En 1936, Bernanos vit en Espagne depuis deux ans. Il est,
pour le dire vite, un catholique de droite et se range, au début de la guerre, dans
son camp naturel. Avant de constater l’insupportable et d’écrire Les grands cimetières sous la lune.
L’écrivain français est une des deux voix principales.
L’autre est tenue par une de ces « mauvaises pauvres », la mère de
l’écrivaine qui, à quinze ans, dans le village de haute Catalogne où elle vit, « le 18 juillet 1936, ouvre sa gueule
pour la première fois de sa vie. »
Ce jour-là, Montse se révolte. Ce jour-là aussi, la guerre
éclate. Montse ne fera pas la bonniche chez les Burgos. Tant mieux,
probablement, pour eux qui auraient eu à demeure une graine de révolutionnaire
peu encline à se soumettre au pouvoir de la richesse.

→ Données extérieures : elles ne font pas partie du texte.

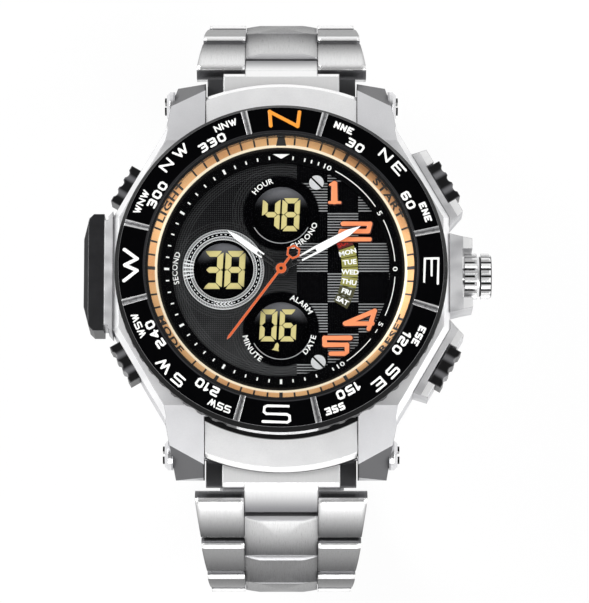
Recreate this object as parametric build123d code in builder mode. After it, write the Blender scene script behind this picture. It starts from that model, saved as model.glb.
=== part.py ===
from build123d import *
from math import cos, radians, sin, sqrt
import os

os.makedirs("parts", exist_ok=True)

# Frame: the origin is the centre of the case back's flat face, +Z points up through the dial,
# +Y points to 12 o'clock and +X to the crown. Lengths are in millimetres.

# Fits
running_gap = 0.06
seated_gap = 0.02
loose_gap = 0.1
cut_over = 1.0
half_turn = 180.0
diagonal = sqrt(0.5)

# Case middle: flanks at 3 and 9 o'clock, oblique flanks behind the push pieces, four lugs
case_bottom = 0.6
case_top = 9.4
side_half_width = 25.5
flank_swell = 0.9
flank_distance = side_half_width + flank_swell
flank_slant = 30.0
lug_gap_half = 11.6
lug_tip_half_width = 16.0
lug_root_half_width = 17.6
shoulder_inset = 5.7
shoulder_half_width = side_half_width - shoulder_inset
lug_reach = 30.6
lug_root_setback = 8.4
lug_root_y = lug_reach - lug_root_setback
case_wall_setback = 5.4
case_wall_y = lug_reach - case_wall_setback
case_edge_chamfer = 0.9
lug_slope_length = 10.2
lug_slope_start_y = lug_reach - lug_slope_length
lug_knee_setback = 1.6
lug_knee_y = lug_reach - lug_knee_setback
lug_knee_z = 6.4
lug_tip_slant = 0.42
lug_tip_rise = 0.6
plate_shelf_z = 4.9
plate_seat_setback = 3.2
plate_seat_y = case_wall_y - plate_seat_setback

# Rotating bezel
bezel_radius = 25.1
bezel_lip_width = 0.65
bezel_lip_radius = bezel_radius - bezel_lip_width
insert_width = 3.8
bezel_inner_radius = bezel_lip_radius - insert_width
bezel_bottom = 9.9
bezel_rim_low = 10.4
bezel_rim_high = 12.7
bezel_rim_inset = 0.25
bezel_lip_z = 13.5
bezel_inner_z = 14.15
bezel_turned = 1.25
insert_thickness = 0.45
rib_height = 0.28
rib_place = 14.6
rib_spread = 2.3
quarter_count = 4
quarter_turn = 90.0
scallop_depth = 0.3
scallop_radius = 1.5
scallop_start = 20.0
scallop_step = 5.6
scallop_count = 10

# Bore, collar and crystal
collar_cover = 0.55
collar_radius = bezel_inner_radius + collar_cover
collar_top = 14.0
collar_wall = 1.2
crystal_radius = collar_radius - collar_wall
crystal_seat_z = 12.8
crystal_thickness = 1.75
crystal_chamfer = 0.25
gasket_width = 0.45
flange_bore_wall = 0.9
flange_bore_radius = collar_radius - flange_bore_wall
flange_bore_bottom = 10.45
case_wall = 2.6
bore_radius = collar_radius - case_wall

# Case back, its gasket and its screws
back_cover = 0.4
back_radius = collar_radius + back_cover
back_seat_z = 1.8
back_edge_chamfer = 0.3
back_plug_play = 0.2
back_plug_radius = bore_radius - back_plug_play
back_plug_wall = 1.4
back_plug_height = 0.9
back_gasket_inset = 0.5
back_gasket_radius = bore_radius + back_gasket_inset
back_gasket_width = 0.5
back_gasket_height = 0.5
back_screw_margin = 1.1
back_screw_pitch_radius = back_radius - back_screw_margin
back_screw_radius = 0.55
back_screw_head_radius = 1.0
back_screw_head_height = 0.6
back_screw_length = 3.2
back_screw_start = 45.0
back_screws_in_all = 4

# Dial side
dial_bottom = 10.5
dial_top = 11.0
dial_radius = bore_radius - loose_gap
flange_width = 2.2
flange_inner_radius = bore_radius - flange_width
flange_seat = 0.05
flange_outer_radius = bore_radius + flange_seat
flange_low_z = 11.45
flange_high_z = 12.0
chapter_outer_radius = flange_bore_radius - loose_gap
chapter_low_z = 12.1
chapter_high_z = 12.65
window_radius = 4.2
upper_window_y = 8.7
lower_window_y = -9.1
side_window_x = -8.7
second_ring_inner = 4.5
second_ring_outer = 6.15
second_ring_height = 0.3
centre_hole_radius = 1.05
upper_screw_x = 5.35
upper_screw_y = 13.4
lower_screw_x = 5.6
lower_screw_y = -14.2
dial_screw_radius = 1.1
dial_screw_height = 0.35
dial_screw_slot = 0.3
dial_screw_turn = 135.0

# Movement
holder_wall = 4.2
holder_inner_radius = bore_radius - holder_wall
holder_bottom = 2.8
plate_radius = holder_inner_radius - loose_gap
plate_bottom = 7.6
plate_top = 9.2
lcd_radius = 4.9
lcd_top = 10.3
board_radius = plate_radius - loose_gap
board_thickness = 0.9
board_top = 7.5
battery_radius = 4.75
battery_height = 3.0
battery_x = -5.0
battery_y = -4.5
clip_thickness = 0.3
clip_width = 3.0
clip_foot_reach = 0.825
coil_radius = 1.2
coil_length = 9.0
coil_flange_radius = 1.6
coil_flange_width = 0.6
coil_x = 6.5
coil_y = 5.5

# Hands, with pipes that nest in the main plate's centre hole
hand_thickness = 0.2
hour_hand_z = 11.45
minute_hand_z = 11.8
second_hand_z = 12.15
hour_hand_length = 10.1
minute_hand_length = 13.7
second_hand_length = 13.6
second_tail_length = 4.25
hour_hand_angle = 306.2
minute_hand_angle = 61.4
second_hand_angle = 216.7
hour_hub_radius = 1.1
minute_hub_radius = 0.95
second_hub_radius = 0.8
hour_pipe_radius = 0.95
minute_pipe_radius = 0.65
second_pipe_radius = 0.35
hand_outline_shares = [(0.0, 0.036), (0.3, 0.038), (0.45, 0.044), (0.84, 0.036), (1.0, 0.0)]
hand_slot_shares = (0.14, 0.44, 0.02)
second_half_width = 0.19
second_point_length = 0.5
loop_radius = 1.15
loop_hole_radius = 0.8
loop_sides = 6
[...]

Tout est posé dès le début : « Dans le récit que j’entreprends, je ne veux introduire, pour
l’instant, aucun personnage inventé. Ma mère est ma mère, Bernanos l’écrivain
admiré des Grands Cimetières sous la lune et l’Eglise catholique l’infâme institution qu’elle fut en 36. »
S’il ne faut pas pleurer, c’est en raison de la colère qui anime le roman de
Lydie Salvayre. Une colère armée d’un sourire.
L’hommage fait à Montse à travers le récit qu’elle fait
d’une période agitée est une tranche d’Histoire vécue de l’intérieur. Une jeune
fille audacieuse lui donne chair, à plusieurs titres, car ses élans
d’enthousiasme sont aussi amoureux et la voilà embarazada du Français dont elle s’est entichée. Qui pourrait être,
qui est d’ailleurs devenu dans la légende familiale, André Malraux…
Pas
pleurer est
un roman qui vibre dans toutes ses scènes, dans toutes ses phrases. On y entre
avec le sentiment d’une effraction, comme on arrive dans une maison inconnue
sans savoir si on y sera le bienvenu. Et on y est tout de suite comme chez soi.